Cron expressions show up far beyond the classic Unix crontab:

  • Server jobs — log rotation, database backups, cache warming, certificate renewal.
  • CI/CD pipelines — scheduled builds, nightly test runs, dependency-update checks.
  • Cloud schedulers — serverless functions and managed task runners that trigger on a cron schedule.
  • Container orchestration — periodic jobs that spin up a pod on a schedule.
  • App-level tasks — sending digest emails, generating reports, pruning stale data.

In each case the underlying syntax is the same five fields, so an expression you build here is portable. Always confirm the timezone the target system uses, since the same expression fires at different wall-clock times depending on whether the scheduler runs in UTC or local time.

Tips and gotchas

A few things trip people up:

  • Day-of-month and day-of-week are OR'd, not AND'd. If you set both to specific values (e.g. 0 0 13 * 5), the job runs on the 13th or on every Friday, not only on Friday the 13th. To target one, leave the other as *.
  • Sunday can be 0 or 7 in most implementations. Pick one and be consistent.
  • */N starts from zero, not from "now". */20 in the minute field fires at :00, :20, :40, not 20 minutes after you save it.
  • Steps don't evenly divide every range. */40 minutes fires at :00 and :40, then waits until :00 again, so the gap is uneven.
  • No timezone lives in the expression itself. The schedule is interpreted in whatever zone the scheduler is configured for.

Five fields vs. six (and seconds)

The classic cron format has five fields and its smallest unit is one minute, so it cannot express "every 10 seconds." Several modern schedulers extend the format with a leading seconds field, making six fields total:

* * * * * *
└─ seconds (0-59), then minute, hour, day, month, day-of-week

Some systems also add a trailing year field. These are extensions, not part of the original specification, so an expression that works in one scheduler may be rejected by another. Before copying an expression across systems, check how many fields the target expects. A six-field expression pasted into a five-field parser will misalign every value, which is a common source of "my job runs at a weird time" bugs. This builder focuses on the widely-supported five-field standard; if your platform needs seconds, add that field according to its own documentation.

Tips

  • Always check the next-run-times list before saving. It catches mistakes the expression alone hides.
  • Confirm whether your scheduler runs in UTC or local time. The expression carries no timezone of its own.
  • Leave day-of-month or day-of-week as `*` unless you specifically want the OR behavior between them.
  • Use `*/N` steps for regular intervals, but remember they count from zero, not from when you deploy.
  • Paste an existing expression into the input to decode an inherited cron line you don't recognize.
  • Keep a comment next to each cron line in your config so the next person knows what it does.

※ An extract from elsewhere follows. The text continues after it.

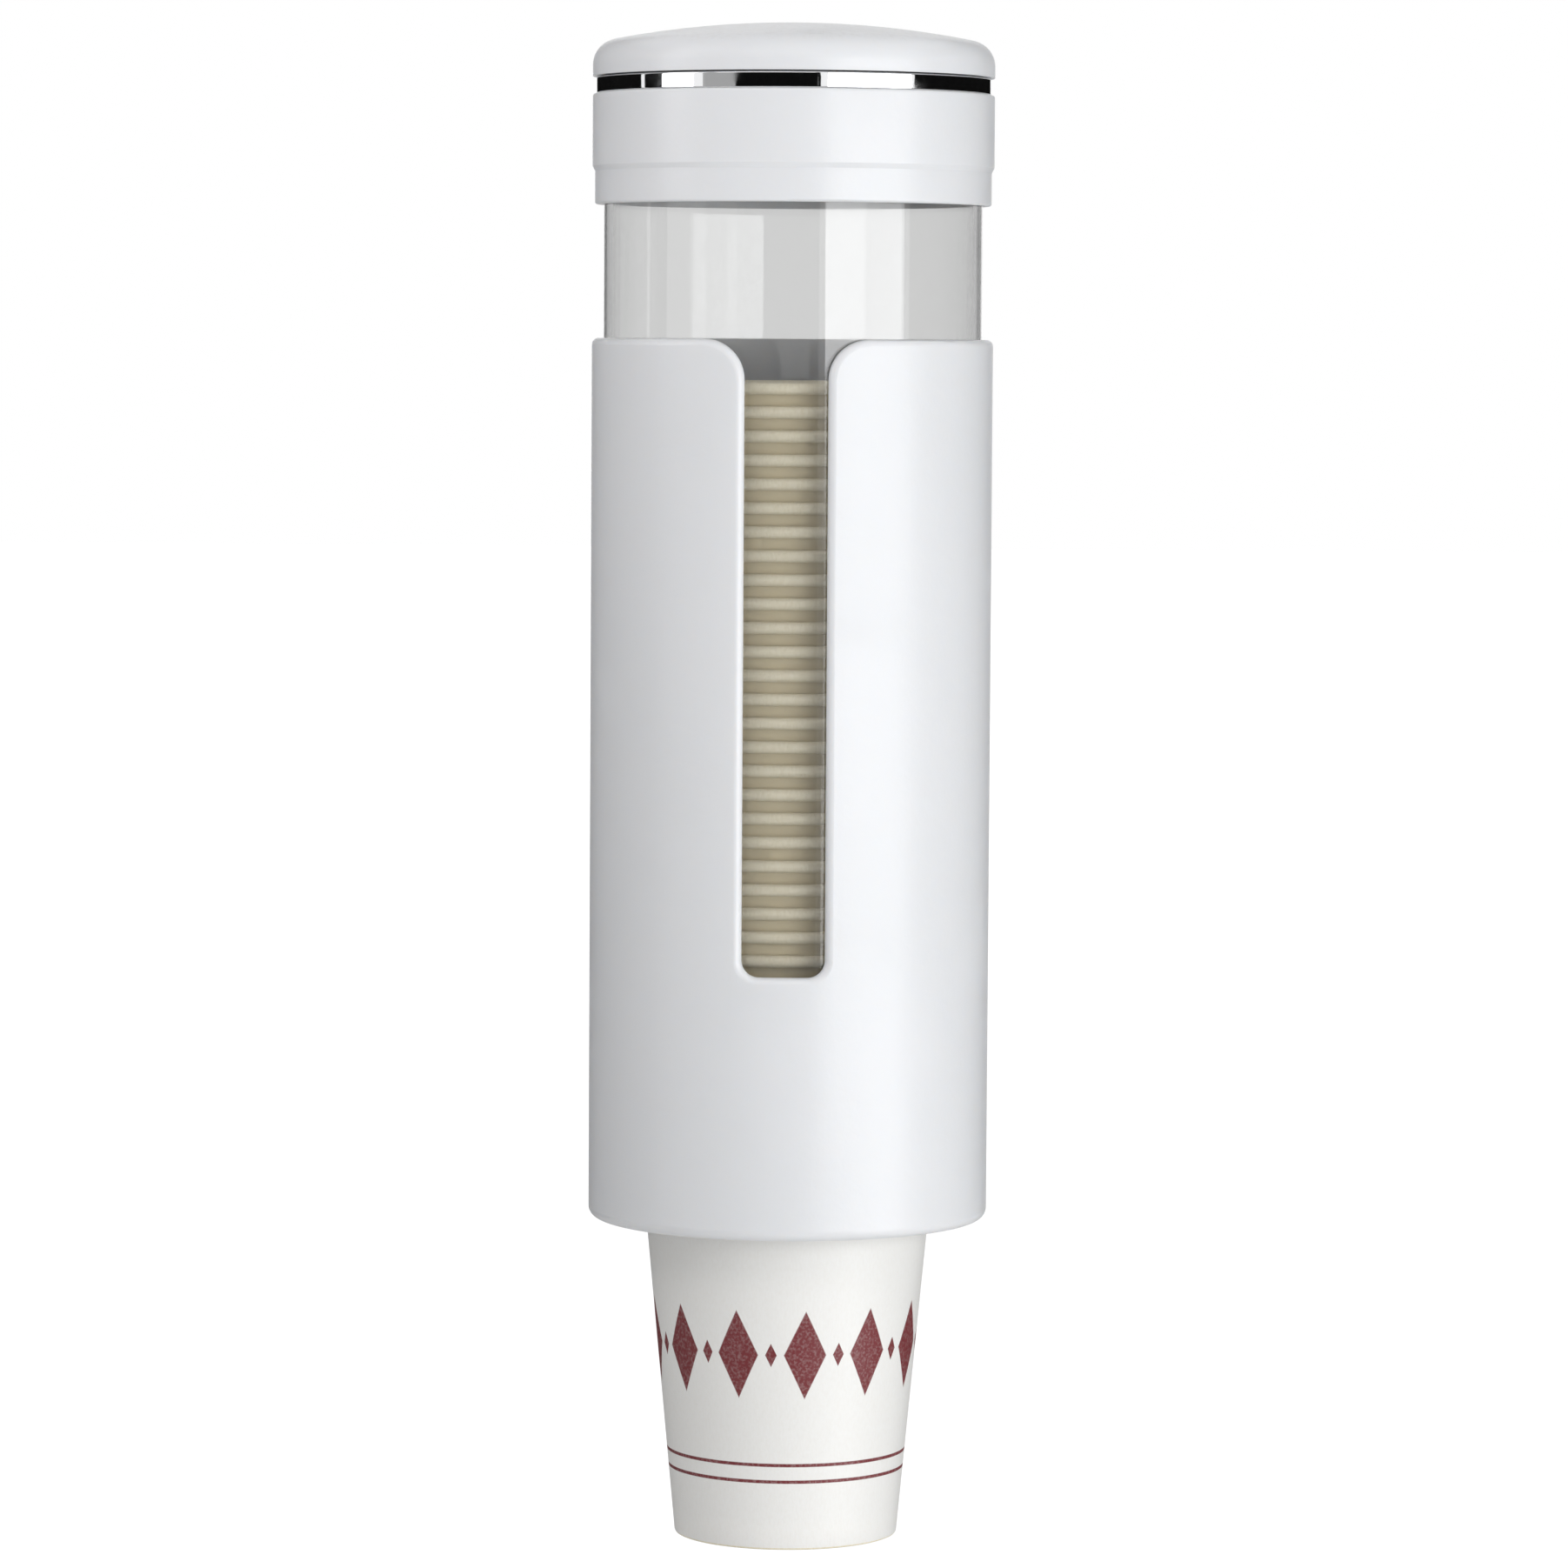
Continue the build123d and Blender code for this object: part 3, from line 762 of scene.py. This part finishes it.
# %% Painted shade under the curl, and ink
under_curl_shade = (0.78, 0.69, 0.49)
shade_band_top = 0.0798
shade_band_fade = 0.0006
ink_grains_per_metre = 1500.0
thinnest_ink = 0.86
# Above this height a darker brown is mixed in as painted shade for the hollow under the curl.
in_shade_band = ramp_node(tree, height_up, shade_band_top, shade_band_top + shade_band_fade)
tone = mix_colours(tree, in_shade_band, tone, under_curl_shade)
ink_grain = noise_node(tree, ink_grains_per_metre, detail=4.0)
patchy_ink = ramp_node(tree, ink_grain, low=0.25, high=0.6, to_low=thinnest_ink)
print_mask = math_node(tree, "MULTIPLY", inked, patchy_ink)
feed(tree, shader.inputs["Base Color"], mix_colours(tree, print_mask, tone, ink))
print(cup_print.name, "has", len(tree.nodes), "nodes")

# %% [markdown]
# Now the frame's pieces take their finish. They could be modelled again, but their shapes are
# right as they are, so each keeps its mesh. Faces that meet gently are shaded smooth, and real
# corners stay crisp.

# %% Dress the frame's pieces
finishes = {
    "white_plastic": white_plastic,
    "clear_plastic": clear_plastic,
    "chrome_plate": chrome_plate,
    "inner_plastic": inner_plastic,
    "bracket_plastic": bracket_plastic,
    "soft_seal": soft_seal,
    "flexible_fingers": flexible_fingers,
    "screw_steel": screw_steel,
    "foam_tape": foam_tape,
}
smooth_angle = math.radians(30)


def dress(node, finish):
    """Gives a frame piece its material and smooth shading between sharp corners."""
    data = nodes[node].data
    data.materials.clear()
    data.materials.append(finish)
    data.shade_smooth()
    data.set_sharp_from_angle(angle=smooth_angle)


for part in frame["record"]["subparts"]:
    if part["node"] not in cup_names:
        dress(part["node"], finishes[part["material_slot"]])
print("dressed", len(nodes) - len(cup_names), "pieces")

# %% [markdown]
# Plating shows every edge it has, because a mirror's flat sets how tall the bars in it are.
# The ring's band is flat nearly to its edges, with corners as fine as a plated moulding has, so
# the ring is turned again from its section. Its sizes are measured on the frame's ring, so that
# it stays where that one is.

# %% Measure the ring
ring_corner = 0.00035
corner_steps = 5
holding_row = 0.00004
ring_columns = 240
ring_points = [
    (math.hypot(v.co.x - axis_x, v.co.y - axis_y), v.co.z) for v in nodes["chrome_ring"].data.vertices
]
ring_foot, ring_top = (limit.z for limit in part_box("chrome_ring"))
ring_bore = min(radius for radius, height in ring_points)
band_radius = max(radius for radius, height in ring_points)
spigot_radius = max(radius for radius, height in ring_points if height < ring_foot + holding_row)
band_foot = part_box("top_collar")[1].z
print("band", round(ring_top - band_foot, 4), "tall on a ring of", round(2 * band_radius, 4))

# %% [markdown]
# A piece that is round can be spun from one section. Rows of points close to each corner hold
# the flat: without them smooth shading would bend the reflection over the whole band.

# %% The ring's section
def rounded_corner(radius, height, from_angle):
    """Points round an outer corner of a section, a quarter turn upwards from an angle."""
    middle_radius = radius - ring_corner
    middle_height = height + ring_corner if from_angle < 0 else height - ring_corner
    points = []
    for step in range(corner_steps + 1):
        angle = from_angle + math.pi / 2 * step / corner_steps
        across, up = ring_corner * math.cos(angle), ring_corner * math.sin(angle)
        points.append((middle_radius + across, middle_height + up))
    return points


ring_section = [
    (ring_bore, ring_foot),
    (spigot_radius, ring_foot),
    (spigot_radius, band_foot),
    (band_radius - ring_corner - holding_row, band_foot),
    *rounded_corner(band_radius, band_foot, -math.pi / 2),
    (band_radius, band_foot + ring_corner + holding_row),
    (band_radius, ring_top - ring_corner - holding_row),
    *rounded_corner(band_radius, ring_top, 0.0),
    (band_radius - ring_corner - holding_row, ring_top),
    (ring_bore, ring_top),
]
print("section of", len(ring_section), "points")

# %% [markdown]
# On a lathe the section sweeps once round the axis, and here it is the same: each of its
# points becomes a circle, and neighbouring circles are joined by faces. The new ring rides with
# the tube and stands for the frame's one, so it moves with the tube's body and the frame's ring
# is hidden.

# %% Turn the ring
def turned(name, section, columns, finish):
    """A closed section of radius and height turned round the dispenser's axis."""
    piece = bmesh.new()
    rings = []
    for radius, height in section:
        turn = (2 * math.pi * i / columns for i in range(columns))
        places = [(axis_x + radius * math.cos(a), axis_y + radius * math.sin(a), height) for a in turn]
        rings.append([piece.verts.new(place) for place in places])
    for ring, following in zip(rings, rings[1:] + rings[:1]):
        for i in range(columns):
            j = (i + 1) % columns
            piece.faces.new((ring[i], ring[j], following[j], following[i])).smooth = True
    bmesh.ops.recalc_face_normals(piece, faces=piece.faces)
    data = bpy.data.meshes.new(name)
    piece.to_mesh(data)
    piece.free()
    data.set_sharp_from_angle(angle=smooth_angle)
    data.materials.append(finish)
    made = bpy.data.objects.new(name, data)
    bpy.context.scene.collection.objects.link(made)
    return made


plated_ring = turned("plated_ring", ring_section, ring_columns, chrome_plate)
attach(plated_ring, "tube_assembly")
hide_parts("chrome_ring")
print(plated_ring.name, "has", len(plated_ring.data.polygons), "faces")

# %% [markdown]
# A paper cup is a rolled sheet. What the solid can't show is the curl of its rim, the side
# seam where the sheet overlaps, and the hem turned in under the floor. Its outer sizes and the
# distance from cup to cup in the stack come from the frame, and the board's own are typed here.

# %% Measure a cup
cup_low, cup_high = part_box("pull_cup")
cup_height = cup_high.z - cup_low.z
rim_radius = (cup_high.x - cup_low.x) / 2
touching_base = 0.00001
base_radius = max(
    math.hypot(v.co.x - axis_x, v.co.y - axis_y)
    for v in nodes["pull_cup"].data.vertices
    if v.co.z < cup_low.z + touching_base
)
stack_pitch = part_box("stack_cup_01")[0].z - cup_low.z
board = 0.00035
curl_diameter = 0.0029
seat_gap = 0.0003
floor_height = stack_pitch - seat_gap
hem = 3 * board
wall_top_radius = rim_radius - curl_diameter + board
print("cup", round(cup_height, 4), "high,", round(2 * rim_radius, 4), "over the rim")

# %% [markdown]
# The cup could be a cone with a ring on top, but then the curl would be a separate bead. One
# outline of radius and height instead runs as the sheet does: out over the floor, up the
# inside, round the curl, down the printed outside, round the hem and back under the floor.
# It begins with the floor and the inside.

# %% The inside of the cup
base_round = 0.0005
inner_shares = (0.02, 0.25, 0.5, 0.75, 0.98)
curl_radius = curl_diameter / 2
curl_x = wall_top_radius - board + curl_radius
curl_z = cup_height - curl_radius


def wall_radius(height):
    """The outside of the wall at a height above the cup's base."""
    return base_radius + (wall_top_radius - base_radius) * height / cup_height


inside = [(0.0, floor_height), (wall_radius(floor_height) - board - base_round, floor_height)]
for share in inner_shares:
    height = floor_height + share * (curl_z - floor_height)
    inside.append((wall_radius(height) - board, height))
print("inside of", len(inside), "points, with the floor", round(floor_height, 4), "m up")

# %% [markdown]
# The rim is curled outwards, which stiffens a cup and is what the fingers hold it by. In section
# the curl is most of a circle, and its end is tucked against the wall.

# %% The curl of the rim
curl_steps = 14
curl_tuck = math.radians(-150)
curl = []
for step in range(curl_steps + 1):
    angle = math.pi + (curl_tuck - math.pi) * step / curl_steps
    curl.append((curl_x + curl_radius * math.cos(angle), curl_z + curl_radius * math.sin(angle)))
print("curl of", len(curl), "points,", curl_diameter, "m across")

# %% [markdown]
# Below the tuck the sheet runs down as the printed wall and is folded in under the floor as a
# hem. The fold is a little round, because board doesn't crease to a sharp edge, and the floor
# sits above it in a shallow hollow.

# %% The outside and the hem
outer_shares = (1.0, 0.8, 0.6, 0.4, 0.2, 0.05)
under_curl_share = 0.1
base_round_share = 0.3
wall_top = curl[-1][1] - under_curl_share * curl_radius
outside = []
for share in outer_shares:
    height = base_round + share * (wall_top - base_round)
    outside.append((wall_radius(height), height))
outside.append((wall_radius(base_round), base_round))
underside = [
    (wall_radius(0) - base_round_share * base_round, base_round_share * base_round),
    (wall_radius(0) - base_round, 0.0),
    (wall_radius(0) - hem, 0.0),
    (wall_radius(floor_height) - hem, floor_height - board),
    (0.0, floor_height - board),
]
outline = inside + curl + outside + underside
first_printed = len(inside) + len(curl)
last_printed = first_printed + len(outside) - 1
print("outline of", len(outline), "points")

# %% [markdown]
# The seam is a strip where the sheet lies double, so its edges are real steps. The outline is
# spun over even columns, and a few extra ones at the seam are lifted by the sheet's thickness
# after pressing, from the tucked end of the curl down to the base.

# %% Columns round the cup
cup_columns = 96
seam_width = math.radians(9)
seam_edge = math.radians(0.5)
seam_columns = 3
seam_step = 0.00013
curl_rows_lifted = 4


def cup_angles():
    """Column angles and how far the seam lifts each, from 0 to 1."""
    regular = [2 * math.pi * i / cup_columns for i in range(cup_columns)]
    kept = [(a, 0.0) for a in regular if a > seam_width + 2 * seam_edge]
    steps = range(seam_columns + 1)
    lifted = [(seam_edge + (seam_width - seam_edge) * i / seam_columns, 1.0) for i in steps]
    return [(0.0, 0.0), *lifted, (seam_width + seam_edge, 0.0), *kept]


columns = cup_angles()
print(len(columns), "columns round the cup")

# %% [markdown]
# Each place of the outline becomes a ring of points, one for each column. The ring could be
# made by a Screw modifier, but it has no way to lift a seam.

# %% Rings of points
def cup_rings(cup):
    """The cup's points, a ring for each place of the outline and one point on the axis."""
    rings = []
    for place, (radius, height) in enumerate(outline):
        if radius == 0.0:
            rings.append([cup.verts.new((0.0, 0.0, height))])
            continue
        raised = seam_step if first_printed - curl_rows_lifted <= place <= last_printed else 0.0
        ring = []
        for angle, lift in columns:
            r = radius + raised * lift
            ring.append(cup.verts.new((r * math.cos(angle), r * math.sin(angle), height)))
        rings.append(ring)
    return rings


print("each cup has", len(outline) - 2, "rings and two points on the axis")

# %% [markdown]
# Faces then join each ring to the next. The middle of the floor is a single point, so the rings
# next to it are closed with triangles. One mesh carries two materials: bare board, and the
# printed wall between the curl and the base.

# %% Lathe the cup
cup_sharp_angle = math.radians(40)


def lathe_cup(name):
    """The cup's mesh about its own axis, with its base at height 0."""
    cup = bmesh.new()
    rings = cup_rings(cup)
    for place, (ring, following) in enumerate(zip(rings, rings[1:])):
        printed = first_printed <= place < last_printed
        for i in range(len(columns)):
            j = (i + 1) % len(columns)
            if len(ring) == 1:
                corners = (ring[0], following[i], following[j])
            elif len(following) == 1:
                corners = (ring[i], following[0], ring[j])
            else:
                corners = (ring[i], following[i], following[j], ring[j])
            face = cup.faces.new(corners)
            face.smooth = True
            face.material_index = 1 if printed else 0
    bmesh.ops.recalc_face_normals(cup, faces=cup.faces)
    data = bpy.data.meshes.new(name)
    cup.to_mesh(data)
    cup.free()
    data.set_sharp_from_angle(angle=cup_sharp_angle)
    data.materials.append(cup_paper)
    data.materials.append(cup_print)
    return data


cup_mesh = lathe_cup("paper_cup")
print("cup mesh of", len(cup_mesh.polygons), "faces")

# %% [markdown]
# Every cup shares that mesh. Cups are dropped into a dispenser as they come, so each is turned
# by its own angle, and the seams don't line up. Steps of the golden angle spread them without
# any random numbers. The hanging cup keeps its seam at the back.

# %% Place the cups
golden_angle = math.radians(137.5)
seam_at_the_back = math.radians(100)


def place_cup(node, body, turn):
    """A paper cup that stands for one of the frame's cups."""
    cup = bpy.data.objects.new("paper_" + node, cup_mesh)
    cup.location = (axis_x, axis_y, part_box(node)[0].z)
    cup.rotation_euler = (0.0, 0.0, turn)
    bpy.context.scene.collection.objects.link(cup)
    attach(cup, body)
    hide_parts(node)
    return cup


place_cup("pull_cup", "lowest_cup", seam_at_the_back)
for number, node in enumerate(stack_names, start=1):
    place_cup(node, "cup_stack", number * golden_angle)
print("placed", len(cup_names), "cups")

How to use Cron Expression Builder

  1. 1Pick the minute, hour, day, month, and weekday.
  2. 2The cron expression is generated for you.
  3. 3Read the plain-English summary and upcoming run times.
  4. 4Copy the expression into your crontab or scheduler.

Frequently asked questions

What does * * * * * mean in cron?

Five asterisks mean "every minute of every hour of every day." Each asterisk is a wildcard for one field: minute, hour, day-of-month, month, and day-of-week, in that order.

How do I run a cron job every 5 minutes?

Use `*/5 * * * *`. The `*/5` in the minute field fires at :00, :05, :10, and so on, every five minutes around the clock.

What's the difference between day-of-month and day-of-week?

They're separate fields and most schedulers OR them together. If you set both to non-wildcard values, the job runs when either matches, not only when both do. Leave one as `*` to avoid surprises.

Does the cron expression include a timezone?

No. The expression only describes the schedule. It runs in whatever timezone the scheduler is configured to use, which is often UTC on servers and cloud platforms.

Can cron run a job every few seconds?

Standard five-field cron has a one-minute minimum. Some schedulers add a leading seconds field for sub-minute scheduling, but that's a non-standard extension your specific platform has to support.

How do I schedule a job for weekdays only?

Set the day-of-week field to `1-5`, which covers Monday through Friday. For example, `0 9 * * 1-5` runs at 9:00 AM on weekdays.

Is Sunday 0 or 7 in cron?

Sunday is `0` in the original specification, and many schedulers also accept `7` as an alias for Sunday. Pick one convention and use it consistently.

Is anything I type here uploaded to a server?

No. The expression is parsed and the next run times are calculated in your browser, so nothing you enter leaves your device.